Jo van Ammers-Küller was a Dutch writer whose books were read by Anne Frank.

Jo van Ammers-Küller (1884-1966) was a Dutch writer.[1] Her best-known titles are De Opstandigen (The Rebel Generation, 1925) and Heeren, Knechten en vrouwen (The House of Tavelinck, published in three volumes from 1934), a family novel from the French period.[2] This work was republished in 1941 as De Tavelincks. She also wrote the biography Twintig interessante Vrouwen (Twenty Interesting Women, 1933).
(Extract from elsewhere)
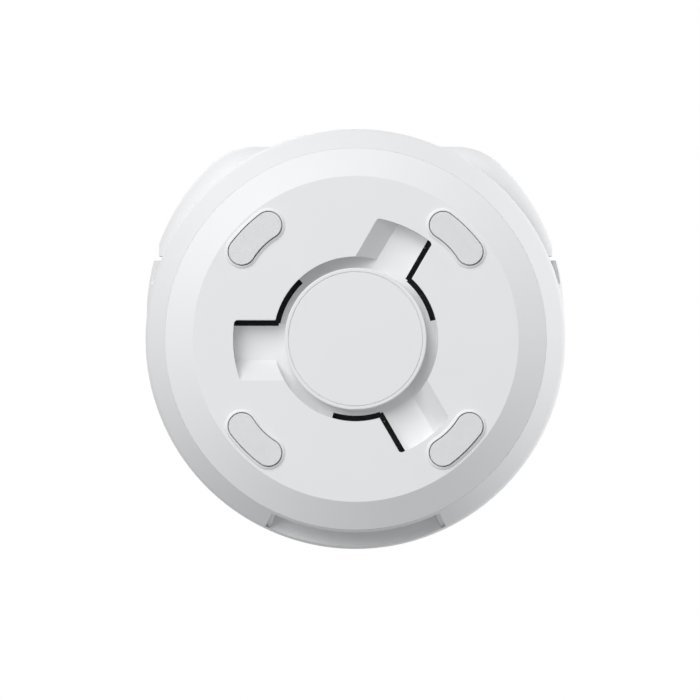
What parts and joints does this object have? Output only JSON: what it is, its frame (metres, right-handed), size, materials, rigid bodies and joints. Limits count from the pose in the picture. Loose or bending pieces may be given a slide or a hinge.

In 1940, she gave a series of lectures on the work of German People's Development and was thanked by the Nationalsozialistische Partei-Korrespondenz for her loyalty to Germany. Several of her works were translated into German. After the war, there was a ban on publication of her work that stayed in place until 1 June 1951.[3]

Footnotes

  1. ^ Wikipedia Jo van Ammers-Küller.
  2. ^ Books read by Anne Frank. Anne Frank, Diary Version A, 18 October 1942, in: The Collected Works, transl. from the Dutch by Susan Massotty, London [etc.]: Bloomsbury Continuum, 2019.
  3. ^ K. ter Laan, [Jo van Ammers-Küller]Letterkundig woordenboek voor Noord en Zuid, Den Haag: Van Goor, 1952.